Посредническая функция древневосточных царей всегда носила двусторонний характер, поскольку она была направлена от людей к богам и от богов к людям. Именно второе направление посреднической деятельности царя находит свое выражение в древнеегипетской формуле: «Заботься о людях, пастве бога», неразрывно связанной с одним из ключевых представлений древних египтян — маат. Это древнеегипетское слово выражает сложное, комплексное представление, включающее «правду» и «истину», «правопорядок» и «этическую норму», «справедливость» и «божественные установления», так что маат «это правильность в смысле имманентной законности в природе и человеческом обществе» [127, с. 106–107, ср. 67, с. 142–143]. Соблюдение и выполнение маат, воплощенной в богине Маат, дочери бога Солнца Ра, которая «спустилась на землю в их (великих богов) время и сблизилась с ними», есть главное в посреднической функции и миссии египетских фараонов.
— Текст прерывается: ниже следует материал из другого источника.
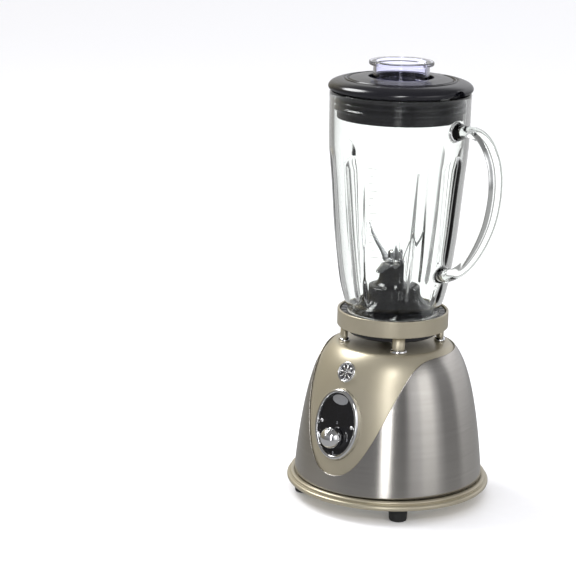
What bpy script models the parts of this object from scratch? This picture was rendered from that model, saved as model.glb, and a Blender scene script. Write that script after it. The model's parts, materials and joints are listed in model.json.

Поэтому в «Поучении гераклеопольского царя своему сыну Мерикара» говорится: «Твори истину, и ты будешь жить долго на земле. Сделай, чтобы умолк плачущий, не притесняй вдову, не прогоняй человека из-за имущества его отца» [118, 1, с. 32], а пятьсот лет спустя фараон Рамсес III (XII в. до н. э.) напишет о себе: «Я кормил всю страну: будь то чужеземцы, будь то египетский народ, мужчины и женщины. Я вызволил человека из беды его, и я дал ему дыхание. Избавил я его от сильного, более могущественного, чем он. Дал я всем людям жить в спокойствии в их городах… Удвоил я кормление страны, тогда как прежде она была нищей. Делал я благие дела как богам, так и людям» [118, 1, с. 114].